Whereas William W. Montgomery, a citizen of the county of Caldwell and State of Texas, on the breaking out of the rebellion was, through fear of violence on account of his loyalty to the Government of the United States, forced to leave his home and take refuge within the Federal lines; and

Whereas the said William W. Montgomery afterward volunteered in the service of the United States, and was appointed captain of Company -—, in the First Regiment of Texas Cavalry; and

Whereas the said William W. Montgomery afterward, to wit, on or about the 15th day of March, A. D. 1863, while a captain in the said First Regiment of Texas Cavalry, then in the service of the United States, and while in the line of duty, was, by a band of rebels, styling themselves confederate soldiers, captured and hung; and

Whereas the said William W. Montgomery left a widow, to wit, Mary Ann Montgomery, whose maiden name was Mary Ann McKay, who is still alive and a citizen of said Caldwell County, and has remained a widow ever since the death of her said husband, William W. Montgomery; and

Whereas the said William W. Montgomery, at the time of his death, had six children under the age of sixteen years, the dates of whose births are as follows, to wit: Francis Marion, September 12, 1847; Edward L., December 19, 1851; John Wesley, January 24, 1854; Mary Ann, April 17, 1856; Martha E., August 19, 1858; and Harriet S., March 3, 1861: Therefore,

Be it resolved by the Legislature of the State of Texas, That the Congress of the United States is earnestly petitioned to enact such measures as may be necessary to enable the said Mary Ann Montgomery and her said minor children to avail themselves of an act of Congress approved July 14, 1862, and to obtain the pension provided for in said act.2

The story gets even better. You can read through the records of both the Confederate and Union Armies, until you finally come across the eyewitness accounts of Montgomery’s death. Richard Pendergrast said “he witnessed … the murder of Capt. William W. Montgomery by a band of armed men…. The murder of said Montgomery was effected by hanging him by the neck with a rope to a mesquite tree. Deponent saw the said Montgomery captured or kidnapped on the Mexican side of the Rio Grande on the morning of the day that he was murdered by the persons who hung him, together with others. Deponent saw the body of said Montgomery still hanging to the mesquite tree four days after the murder.”3

There are some reference books available to go deeper into the Montgomery story. Dean W. Holt’s American Military Cemeteries sets out the tale of the raid by Confederates to capture and immediately hang the Union officers they regarded as traitors.4 The whole story of the Union regiment in which Montgomery served is detailed in Stanley S. McGowen’s Horse Sweat and Powder Smoke: The First Texas Cavalry in the Civil War.5

But if you want the whole story, go to Dallas. Attend a meeting or two of the Dallas Genealogical Society. Get to know one of its members, Suzan Younger, who served as my official meeter-greeter-driver-escort-and-tour-guide-par-excellence this past weekend.
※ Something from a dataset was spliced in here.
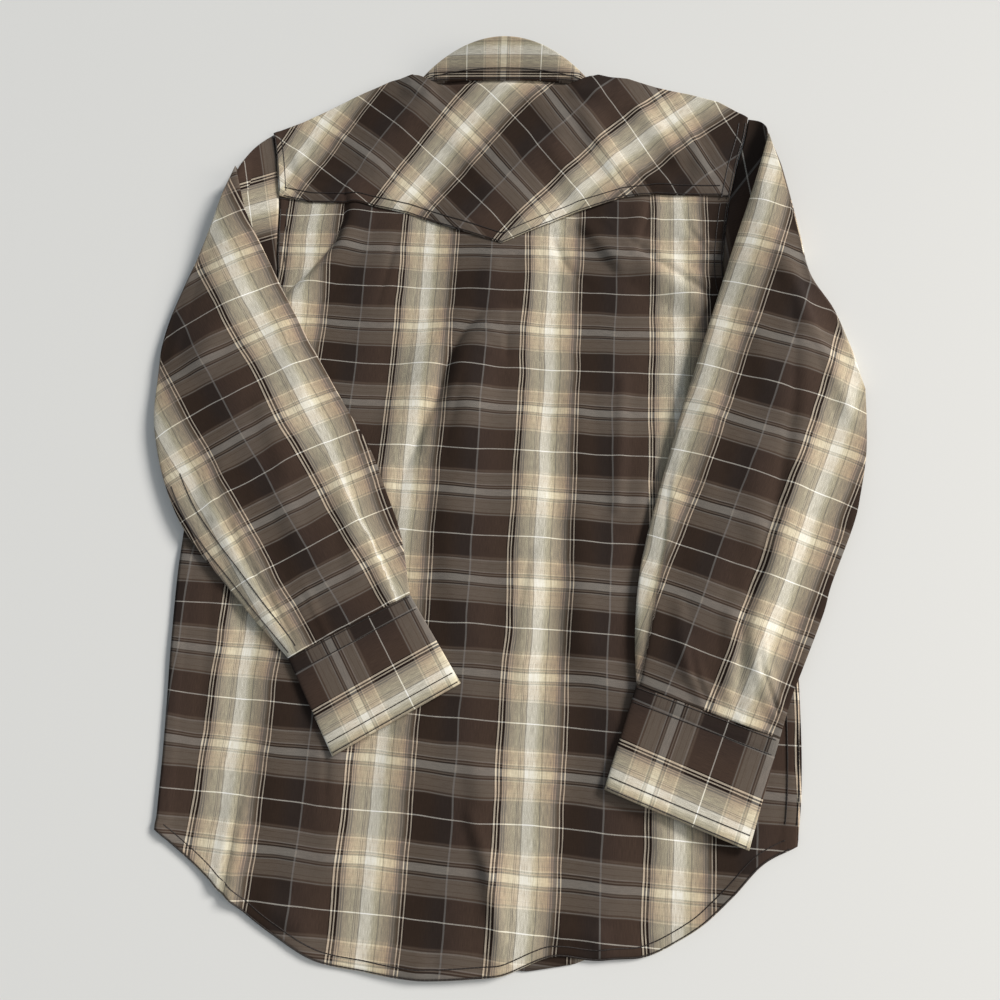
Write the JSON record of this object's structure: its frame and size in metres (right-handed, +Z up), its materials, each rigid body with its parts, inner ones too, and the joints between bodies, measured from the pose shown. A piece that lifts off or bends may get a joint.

She can tell you all about William W. Montgomery. How the law itself was because Montgomery was officially carried on the books as a private rather than as a captain because of bureaucratic issues. How the purpose of the law was to give his widow and children the benefit of his actual rank as a captain.

But she can tell you more.

She can tell you how he came to be a Union loyalist during the Civil War. How he ended up enlisting in the First Texas Cavalry. How he was captured, hung, cut down and buried by locals. How his body was dug up by the Confederates and hung back on that mesquite tree — the desire to give a warning against Union service was powerfully strong. How his body was cut down a second time and buried again. How his body was eventually moved to the Alexandria National Cemetery in Pineville, Rapides Parish, Louisiana.

And she can tell you how powerfully that story affected the Montgomery family and its descendants.

Right down to today.

Including — you guessed it — Suzan Younger herself.

Now what are the odds that of all the statutes I might have picked as an example I’d just happen to pick the one where a genealogist-descendant would be in the room to provide the rest of the story?

And how cool is that?


SOURCES

  1. “An Act granting a Pension to Mary Ann Montgomery, Widow of Wm. W. Montgomery, late Captain in Texas Volunteers,” 17 Stat. 677 (7 June 1872); digital images, “A Century of Lawmaking for a New Nation: U.S. Congressional Documents and Debates, 1774-1875,” Library of Congress, American Memory (http://memory.loc.gov/ammem/index.html : accessed 28 Sep 2014).
  2. “Joint Resolution of the Legislature of Texas…,” House Misc. Doc. No. 43, 42nd Congress, 2d Session, The Miscellaneous Documents Printed by Order of the House of Representatives, … 1871-’72, 4 vols. (Washington, D.C.: Government Printing Office, 1872), 2: 43; digital images, Google Books (http://books.google.com : accessed 28 Sep 2014). Note: John Wesley’s birth year was originally posted as “185i” and has been corrected, thanks to a reader’s eagle eye.
  3. Affidavit of Richard Pendergrast, 11 Dec 1863, in The Miscellaneous Documents Printed by Order of the House of Representatives, … 1889-90, (Washington, D.C.: Government Printing Office, 1891), U.S. Congressional Serial Set 2769: 867-858; digital images, Google Books (http://books.google.com : accessed 28 Sep 2014).
  4. Dean W. Holt, American Military Cemeteries, 2d ed. (Jefferson, N.C. : McFarland & Co., 2010).
  5. Stanley S. McGowen, Horse Sweat and Powder Smoke: The First Texas Cavalry in the Civil War (College Station, Tex. : Texas A&M Univ. Press, 1999).